Übersicht der wichtigsten Neuerungen
Bereich | Neue Regelung | Gültigkeit / Umsetzung |
---|---|---|
Führerscheingültigkeit | 15 Jahre (Pkw, Motorrad); 5 Jahre (Lkw, Bus) | Bis spätestens 2030 EU-weit |
Digitaler Führerschein | Einführung über EU-Digital-Wallet | Innerhalb von 5 Jahren nach Inkrafttreten |
Probezeit | Mindestens 2 Jahre für Fahranfänger | EU-weit einheitlich |
Begleitetes Fahren | Ab 17 Jahren erlaubt | Ab Umsetzung der Richtlinie |
EU-weites Fahrverbot | Gilt bei schweren Verkehrsverstößen | Verbindlich für alle Mitgliedstaaten |
Was bedeutet die neue EU-Führerscheinregelung konkret?

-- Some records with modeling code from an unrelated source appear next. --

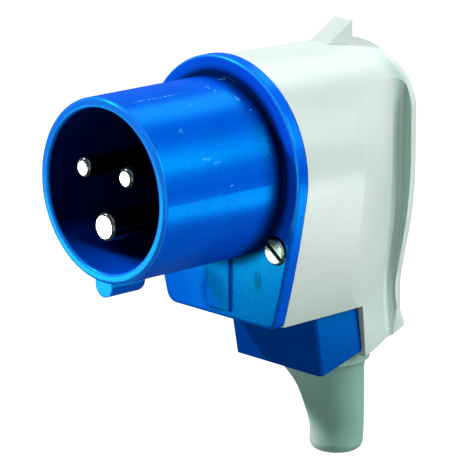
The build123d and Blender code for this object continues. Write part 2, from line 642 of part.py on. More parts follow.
# Rear housing: the grey hood with its grip valleys, latch nose and the neck of the outlet
with BuildPart() as rear_housing:
    with BuildSketch(station(GASKET_REAR)):
        add(outline(HOOD_SETBACK, FLANGE_BOTTOM - HOOD_WALL))
    extrude(amount=-(HOOD_LENGTH + WALL_OVERLAP), taper=HOOD_DRAFT)
    with BuildSketch(Plane.XY.offset(FLANGE_BOTTOM)):
        with Locations((0, HOOD_REAR / 2)):
            Rectangle(2 * FAR, 2 * HOOD_REAR)
    extrude(amount=-FAR, mode=Mode.SUBTRACT)
    add(neck_block.part)
    with BuildSketch(Plane.YZ):
        with BuildLine():
            Polyline(
                (NOSE_FRONT, NOSE_BASE),
                (NOSE_REAR, NOSE_TOP),
                (NOSE_REAR, NOSE_BASE - NOSE_SINK),
                (NOSE_FRONT, NOSE_BASE - NOSE_SINK),
                close=True,
            )
        make_face()
    extrude(amount=NOSE_HALF_WIDTH, both=True)
    add(grip_valleys.part, mode=Mode.SUBTRACT)
    add(outside_rim.part, mode=Mode.SUBTRACT)
    add(hood_hollow.part, mode=Mode.SUBTRACT)
    add(outlet_hollow.part, mode=Mode.SUBTRACT)
    with BuildSketch(Plane.XY.offset(FLANGE_BOTTOM - WALL_OVERLAP)):
        with Locations((0, (GASKET_REAR - WALL_OVERLAP + BLOCK_REAR_TOP + SEAM_GAP) / 2)):
            Rectangle(2 * HOOD_SLOT_HALF_WIDTH, BLOCK_REAR_TOP + SEAM_GAP - GASKET_REAR + WALL_OVERLAP)
    extrude(amount=HOLLOW_TOP - FLANGE_BOTTOM + WALL_OVERLAP, mode=Mode.SUBTRACT)
    with BuildSketch(station(GASKET_REAR)):
        with Locations(*((x, HOUSING_SCREW_Z) for x in HOUSING_SCREW_XS)):
            Circle(BOSS_RADIUS)
    extrude(amount=-BOSS_LENGTH)
    with BuildSketch(station(GASKET_REAR)):
        with Locations(*((x, HOUSING_SCREW_Z) for x in HOUSING_SCREW_XS)):
            Circle(INSERT_RADIUS + TOLERANCE)
    extrude(amount=-(BOSS_LENGTH - INSERT_SETBACK), mode=Mode.SUBTRACT)
rear_housing.part.label = "rear_housing"
export_step(rear_housing.part, "parts/rear_housing.step")

# Housing screws: two slotted cheese heads sunk in the flange
with BuildPart() as housing_screws:
    with BuildSketch(station(HOUSING_HEAD_FRONT)):
        with Locations(*((x, HOUSING_SCREW_Z) for x in HOUSING_SCREW_XS)):
            Circle(HOUSING_SCREW_HEAD_RADIUS)
    extrude(amount=-HOUSING_SCREW_HEAD_HEIGHT)
    fillet(edges().group_by(Axis.Y)[0], radius=EDGE_BREAK)
    with BuildSketch(station(HOUSING_HEAD_FRONT)):
        for x, angle in zip(HOUSING_SCREW_XS, HOUSING_SLOT_ANGLES):
            with Locations((x, HOUSING_SCREW_Z)):
                Rectangle(SLOT_REACH, SLOT_WIDTH, rotation=angle)
    extrude(amount=-SLOT_DEPTH, mode=Mode.SUBTRACT)
    with BuildSketch(station(HOUSING_HEAD_REAR)):
        with Locations(*((x, HOUSING_SCREW_Z) for x in HOUSING_SCREW_XS)):
            Circle(HOUSING_SCREW_SHANK)
    extrude(amount=-HOUSING_SCREW_LENGTH)
housing_screws.part.label = "housing_screws"
export_step(housing_screws.part, "parts/housing_screws.step")

# Threaded inserts in the bosses of the rear housing
with BuildPart() as housing_inserts:
    with BuildSketch(station(INSERT_FRONT)):
        with Locations(*((x, HOUSING_SCREW_Z) for x in HOUSING_SCREW_XS)):
            Circle(INSERT_RADIUS)
            Circle(HOUSING_SCREW_SHANK + TOLERANCE, mode=Mode.SUBTRACT)
    extrude(amount=-INSERT_LENGTH)
housing_inserts.part.label = "housing_inserts"
export_step(housing_inserts.part, "parts/housing_inserts.step")

# Cable clamp saddle, screwed from behind against the cradle of the front housing
with BuildPart() as cable_clamp_saddle:
    with BuildSketch(Plane.XY.offset(CLAMP_BOTTOM)):
        with Locations((0, CLAMP_PLANE + SADDLE_DEPTH / 2)):
            Rectangle(2 * CLAMP_HALF_WIDTH, SADDLE_DEPTH)
        with Locations((0, CLAMP_PLANE)):
            Circle(CABLE_RADIUS, mode=Mode.SUBTRACT)
    extrude(amount=CLAMP_TOP - CLAMP_BOTTOM)
    with BuildSketch(station(CLAMP_PLANE)):
        with Locations(*((x, CLAMP_MIDDLE) for x in CLAMP_SCREW_XS)):
            Circle(SMALL_SCREW_SHANK + CONTACT_CLEARANCE)
    extrude(amount=-SADDLE_DEPTH, mode=Mode.SUBTRACT)
cable_clamp_saddle.part.label = "cable_clamp_saddle"
export_step(cable_clamp_saddle.part, "parts/cable_clamp_saddle.step")

# Clamp screws: two slotted screws driven forwards through the saddle
with BuildPart() as cable_clamp_screws:
    with BuildSketch(station(SADDLE_REAR)):
        with Locations(*((x, CLAMP_MIDDLE) for x in CLAMP_SCREW_XS)):
            Circle(SMALL_SCREW_HEAD_RADIUS)
    extrude(amount=-SMALL_SCREW_HEAD_HEIGHT)
    with BuildSketch(station(SADDLE_REAR + SMALL_SCREW_HEAD_HEIGHT)):
        with Locations(*((x, CLAMP_MIDDLE) for x in CLAMP_SCREW_XS)):
            Rectangle(SLOT_REACH, SLOT_WIDTH)
    extrude(amount=SLOT_DEPTH, mode=Mode.SUBTRACT)
    with BuildSketch(station(SADDLE_REAR)):
        with Locations(*((x, CLAMP_MIDDLE) for x in CLAMP_SCREW_XS)):
            Circle(SMALL_SCREW_SHANK)
    extrude(amount=CLAMP_SCREW_LENGTH)
cable_clamp_screws.part.label = "cable_clamp_screws"
export_step(cable_clamp_screws.part, "parts/cable_clamp_screws.step")

# Room above the underside of the outlet, which the skirt of the boot is trimmed to
with BuildPart() as above_outlet:
    with BuildSketch(Plane.YZ):
        with BuildLine():
            Polyline(
                (0, outlet_floor(0)),
                (SEAM_FOOT, outlet_floor(SEAM_FOOT)),
                (block_rear(NECK_BOTTOM) + SEAM_GAP, NECK_BOTTOM),
                (HOOD_REAR + FAR, neck_floor(HOOD_REAR + FAR)),
                (HOOD_REAR + FAR, FAR),
                (0, FAR),
                close=True,
            )
        make_face()
    extrude(amount=FAR, both=True)

# Bend protection boot: inner collar, throat, skirt and the tapering sleeve
with BuildPart() as cable_boot:
    skirt_z, skirt_y, skirt_radius = BOOT_STATIONS[0]
    for z, y, radius in BOOT_STATIONS:
        with BuildSketch(Plane.XY.offset(z)):
            with Locations((0, y)):
                Circle(radius)
    loft()
    fillet(faces().sort_by(Axis.Z)[0].edges(), radius=BOOT_TIP_FILLET)
    with BuildSketch(Plane.XY.offset(skirt_z)):
        with Locations((0, skirt_y)):
            Circle(skirt_radius)
    extrude(amount=BOOT_TOP_RISE)
    add(above_outlet.part, mode=Mode.SUBTRACT)
    with BuildSketch(OUTLET_PLANE.offset(-THROAT_REACH)):
        Circle(THROAT_RADIUS)
    extrude(amount=THROAT_REACH)
    with BuildSketch(OUTLET_PLANE):
        with Locations((0, (BOOT_COLLAR_FRONT + BOOT_COLLAR_REAR) / 2 - THROAT_CENTRE)):
            RectangleRounded(2 * CLAMP_HALF_WIDTH, BOOT_COLLAR_REAR - BOOT_COLLAR_FRONT, BOOT_COLLAR_CORNER)
    extrude(amount=BOOT_COLLAR_THICKNESS)
    with BuildSketch(BORE_PLANE):
        Circle(BOOT_BORE_RADIUS)
    extrude(amount=2 * FAR, mode=Mode.SUBTRACT)
cable_boot.part.label = "cable_boot"
export_step(cable_boot.part, "parts/cable_boot.step")
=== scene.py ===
"""Looks of the angled pin and sleeve plug: finishes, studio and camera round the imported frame."""

import json
import logging
import math
from dataclasses import dataclass
from enum import Enum
from functools import reduce
from operator import mul

import bmesh
import bpy
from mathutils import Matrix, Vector

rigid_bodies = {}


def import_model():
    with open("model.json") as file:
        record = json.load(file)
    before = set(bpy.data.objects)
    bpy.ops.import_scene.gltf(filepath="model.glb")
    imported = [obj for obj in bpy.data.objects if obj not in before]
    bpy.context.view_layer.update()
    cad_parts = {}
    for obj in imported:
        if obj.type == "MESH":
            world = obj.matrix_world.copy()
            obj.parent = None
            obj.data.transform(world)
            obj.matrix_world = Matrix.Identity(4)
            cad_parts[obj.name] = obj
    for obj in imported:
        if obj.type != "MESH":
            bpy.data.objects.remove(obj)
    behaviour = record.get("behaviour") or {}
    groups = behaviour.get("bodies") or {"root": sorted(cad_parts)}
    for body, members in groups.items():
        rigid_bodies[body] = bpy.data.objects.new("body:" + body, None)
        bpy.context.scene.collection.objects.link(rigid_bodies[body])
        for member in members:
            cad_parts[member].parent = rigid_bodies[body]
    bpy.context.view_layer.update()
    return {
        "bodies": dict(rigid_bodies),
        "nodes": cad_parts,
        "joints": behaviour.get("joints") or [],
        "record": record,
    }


log = logging.getLogger("plug")

Pair = tuple[float, float]
Triple = tuple[float, float, float]

MM = 0.001
WHITE = (1.0, 1.0, 1.0)

# The Mix node's sockets for colours. Their names aren't unique, so they go by number.
MIX_FACTOR, MIX_FIRST, MIX_SECOND, MIX_RESULT = 0, 6, 7, 2

# What all finishes share. Steps hold the values that give 0 and 1.
NOISE_MIDDLE = 0.5
CLOUD_OCTAVES = 3.0
CLOUD_STEP = (0.35, 0.7)
GRAIN_OCTAVES = 2.0
TORN_SIZE = 0.5
TORN_OCTAVES = 4.0
BLOT_STEP = (1.0, 0.4)
EDGE_SAMPLES = 4


class Kind(Enum):
    """Shader node types used by the finishes, the floor and the world."""

    MATH = "ShaderNodeMath"
    MIX = "ShaderNodeMix"
    VECTOR_MATH = "ShaderNodeVectorMath"
    COORDINATES = "ShaderNodeTexCoord"
    SEPARATE = "ShaderNodeSeparateXYZ"
    NOISE = "ShaderNodeTexNoise"
    RANGE = "ShaderNodeMapRange"
    BUMP = "ShaderNodeBump"
    BEVEL = "ShaderNodeBevel"
    PRINCIPLED = "ShaderNodeBsdfPrincipled"
    DIFFUSE = "ShaderNodeBsdfDiffuse"
    EMISSION = "ShaderNodeEmission"
    BACKGROUND = "ShaderNodeBackground"
    LIGHT_PATH = "ShaderNodeLightPath"
    MIX_SHADER = "ShaderNodeMixShader"
    ADD_SHADER = "ShaderNodeAddShader"
    MATERIAL_OUTPUT = "ShaderNodeOutputMaterial"
    WORLD_OUTPUT = "ShaderNodeOutputWorld"


class Operation(Enum):
    """Operations of the Math and Vector Math nodes."""

    ADD = "ADD"
    SUBTRACT = "SUBTRACT"
    MULTIPLY = "MULTIPLY"
    DIVIDE = "DIVIDE"
    POWER = "POWER"
    MAXIMUM = "MAXIMUM"
    LENGTH = "LENGTH"


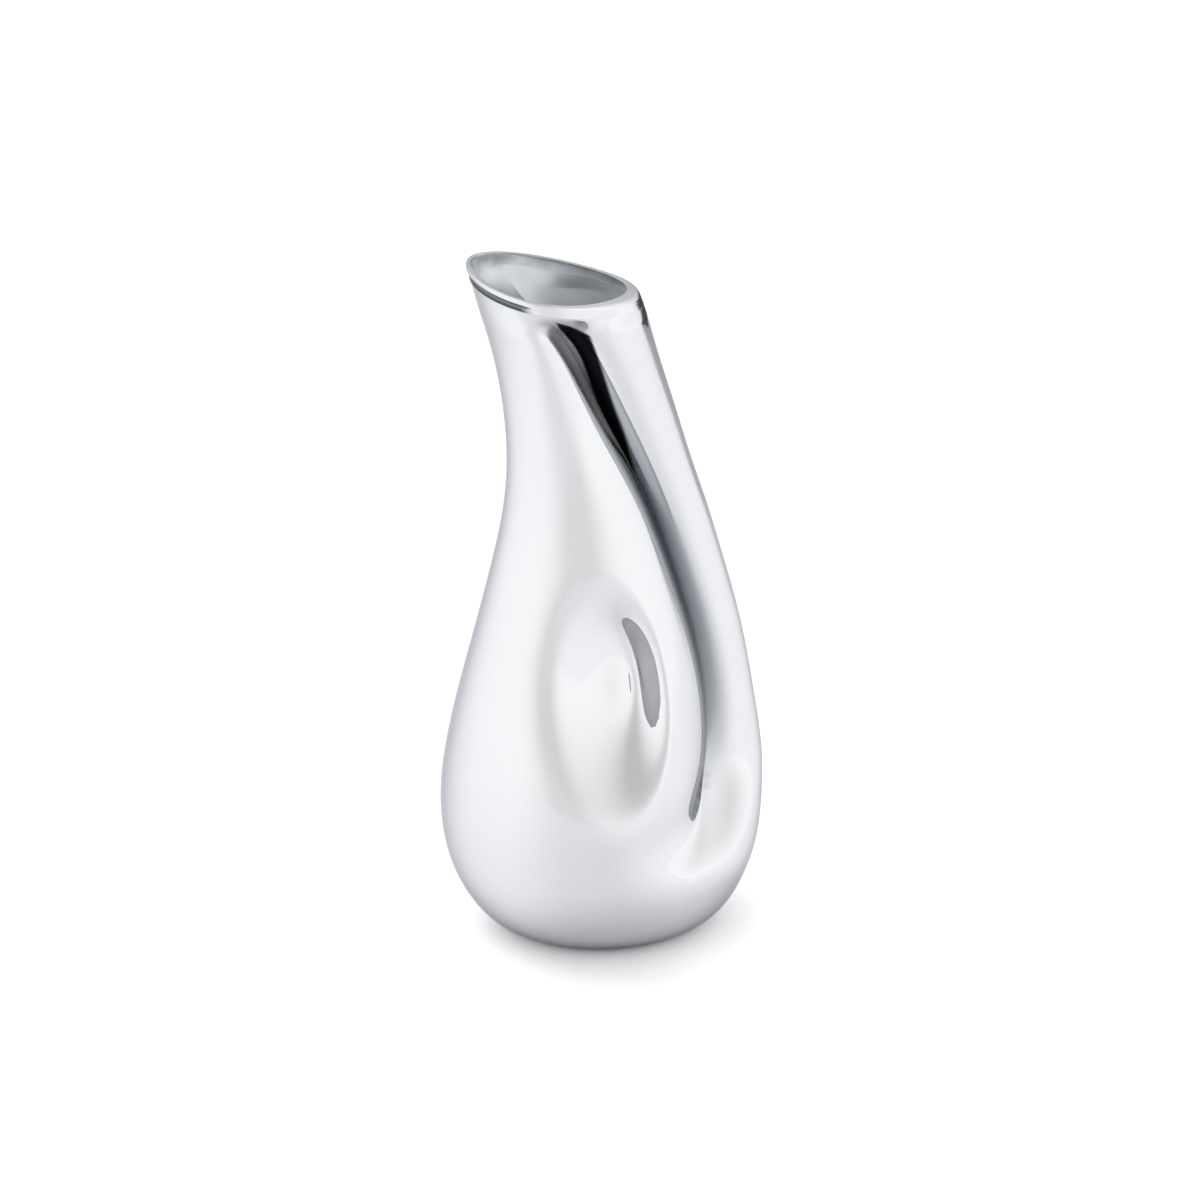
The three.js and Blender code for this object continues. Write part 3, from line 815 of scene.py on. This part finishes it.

Für viele Autofahrer wird sich im Alltag zunächst wenig ändern. Bestehende Führerscheine bleiben gültig, bis ihre natürliche Erneuerungsfrist erreicht ist. Dennoch empfiehlt es sich, frühzeitig auf den neuen Standard umzusteigen, insbesondere wenn man regelmäßig im Ausland fährt. Auch Fahrschulen müssen sich auf neue Ausbildungsinhalte einstellen und ihre Schulungsmaterialien anpassen.
Wie geht es jetzt weiter?
Nach dem Beschluss des EU-Parlaments muss der Ministerrat die Richtlinie formell annehmen. Danach beginnt die Umsetzungsfrist für die Mitgliedstaaten. Deutschland plant, die Digitalisierung des Führerscheins mit der nationalen Ausweis-App zu verknüpfen. Parallel werden Schulungssysteme für Fahrlehrer und Prüfer angepasst, um die neuen Inhalte zeitgerecht zu integrieren.
Ausblick: Der Führerschein der Zukunft
Die EU-Führerscheinreform markiert einen tiefen Einschnitt in der europäischen Verkehrspolitik. Sie verbindet technologische Modernisierung mit dem Ziel, Menschenleben zu retten. Auch wenn Kritik an einzelnen Punkten berechtigt ist, steht die Reform für eine europäische Verkehrspolitik, die digitale Lösungen und Sicherheit in Einklang bringt. Langfristig wird sie dazu beitragen, Mobilität über Grenzen hinweg einfacher, sicherer und umweltfreundlicher zu gestalten – und damit das Fahren in Europa neu definieren.